古くは「有事のドル買い」といって世界の基軸通貨であるドルに買いが集まりましたが、最近ではもっぱら日本円が危険避難通貨とされており、政治、軍事ばかりでなく経済危機の場合にも危機が強まると日本円が買われます。
日本円の危険避難通貨ぶりは尋常ならざるものがあり、東日本大震災やその後の原発事故のように日本のみが悪影響を受ける大災害の場合でも「有事の円買い」の動きが見られたほどです。
他に危険避難通貨として古くから有名なのは政治的に永世中立国であるスイスの通貨スイスフランです。

e)貿易収支

貿易収支とはその国の輸出額と輸入額の差額のことをいいます。輸出金額のほうが輸入金額よりも多いことを貿易黒字とよび、輸入金額のほうが輸出金額より大きいことを貿易赤字とよびます。
貿易黒字の場合には輸出代金の外貨の受取り超となるために、最終的にそれ自国通貨に交換することになるため需給要因から自国通貨高になります。
一方貿易赤字のケースでは外貨の支払い超となることから自国通貨を売って外貨を購入する必要があるために需給上自国通貨安要因となります。
日本はかつて輸出大国であり巨額な貿易黒字が円高圧力となりまた米国をはじめとする他国との間に貿易摩擦を生じさせていました。その時期は月次の貿易収支は円相場に影響を与える重要な指標として注目を集めていました。
しかし、円高の進行とともに輸出の採算が悪化し、輸出企業が倒産したり生産拠点の海外移転が進んだりしたために現在では貿易収支のバランス化が進み以前ほど貿易収支が為替市場で材料視されなくなっています。
さらに2011年に日本は約30年ぶりに貿易赤字に転じ、以後現在(2015年末)に至るまで貿易赤字国となっています。

f)雇用統計・失業率

現在でも最も注目されているひとつが雇用統計です。特に月次の米国の雇用統計には相場の注目が集まります。なぜならば、FRBが経済の状況を確認し金融政策を行う上での重要な判断材料とみなされているためです。
雇用統計に含まれるさまざまな数字の中でも非農業部門雇用者数と失業率の数字は特に重要とされており、これらの数字の発表結果が予想と大きく食い違った場合などは瞬間的に大きく為替が動く場合があります。
日本でも同様に失業率等が定期的に発表されていますが米国ほど注目されることはなくほとんど材料となることはありません。

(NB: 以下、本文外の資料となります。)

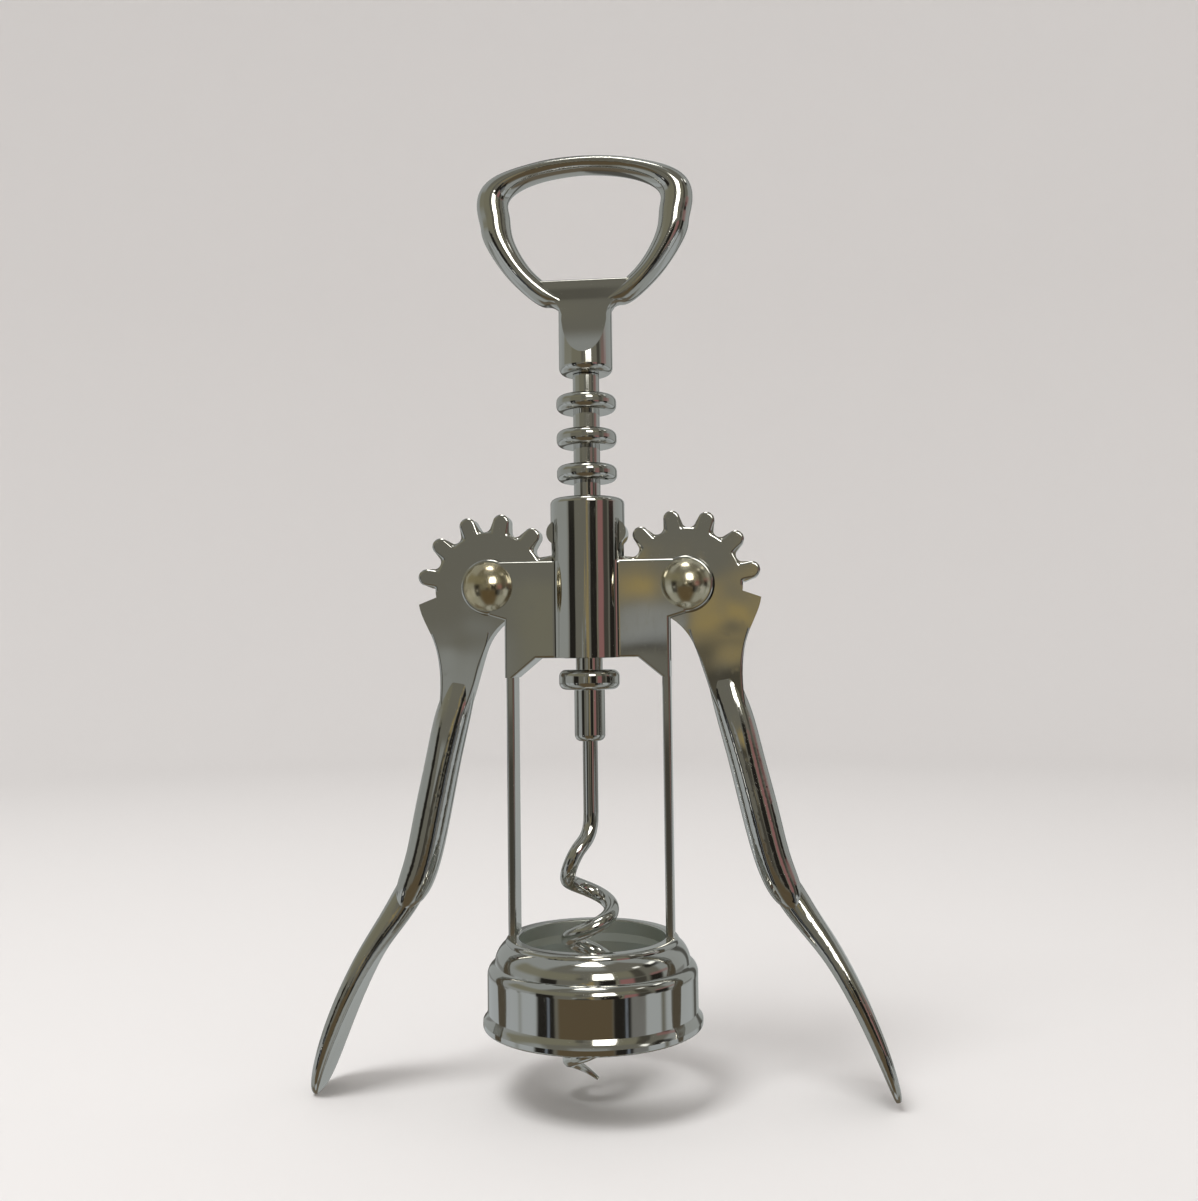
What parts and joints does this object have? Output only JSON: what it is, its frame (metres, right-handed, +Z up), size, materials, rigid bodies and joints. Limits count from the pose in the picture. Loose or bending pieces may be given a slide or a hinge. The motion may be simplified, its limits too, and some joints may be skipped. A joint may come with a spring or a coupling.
{
  "type": "wing corkscrew",
  "caption": "Rack-and-pinion wing corkscrew: bell frame, two toothed levers, ringed rack, wire worm and a ring handle with a cap-lifter lip.",
  "frame": {"origin": "centre of the bell's bottom rim, on the worm's axis", "axes": "+Z up the worm's axis to the handle, +X to the right lever, -Y the front, where the handle is scooped"},
  "size_m": [0.1018, 0.0384, 0.1669],
  "materials": {
    "frame_plating": "bright chrome plate on a zinc casting",
    "lever_plating": "bright chrome plate on a zinc casting, thin and brassy in places",
    "handle_plating": "bright chrome plate on a zinc casting",
    "rack_plating": "bright chrome plate on turned steel",
    "worm_plating": "bright chrome plate on steel wire",
    "rivet_plating": "bright chrome plate on steel",
    "pin_steel": "plain steel"
  },
  "bodies": {
    "frame": {"bell_frame": "frame_plating", "pivot_rivets": "rivet_plating"},
    "rack": {"rack_sleeve": "rack_plating"},
    "spindle": {"handle": "handle_plating", "worm": "worm_plating", "worm_collar": "rack_plating", "handle_pin": "pin_steel"},
    "left_lever": {"left_lever": "lever_plating"},
    "right_lever": {"right_lever": "lever_plating"}
  },
  "joints": [
    {"name": "rack_slide", "type": "slide", "parent": "frame", "child": "rack", "axis": [0, 0, 1], "range_m": [-0.031, 0.0026]},
    {"name": "handle_turn", "type": "hinge", "parent": "rack", "child": "spindle", "pos_m": [0, 0, 0.114], "axis": [0, 0, 1], "continuous": true},
    {"name": "left_lever_swing", "type": "hinge", "parent": "frame", "child": "left_lever", "pos_m": [-0.01738, 0, 0.0764], "axis": [0, 1, 0], "range_deg": [-12.5, 148.1]},
    {"name": "right_lever_swing", "type": "hinge", "parent": "frame", "child": "right_lever", "pos_m": [0.01738, 0, 0.0764], "axis": [0, 1, 0], "range_deg": [-148.1, 12.5]}
  ],
  "couplings": [
    {"joint": "left_lever_swing", "follows": "rack_slide", "rad_per_m": -83.333},
    {"joint": "right_lever_swing", "follows": "rack_slide", "rad_per_m": 83.333}
  ]
}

g)FOMC(連邦公開市場委員会)日銀政策決定会合等中央銀行の政策決定会議

アメリカの場合は中央銀行の役割を果たすFRB(連邦準備制度理事会)の理事7名と地区ごとの連邦準備銀行総裁5名でこの委員会が構成されていて、約一ヵ月半ごとに年間8回開催されるほか、必要に応じて臨時に召集されることもある。
日本の場合は日銀において金融政策決定会合がやはり年8回程度開催される。
いずれの会議においても経済の状況判断と金融政策が決定され即日公表実施されるが、少し遅れてより詳細な議論の内容も公開されこちらの内容も為替相場の材料とされることがある。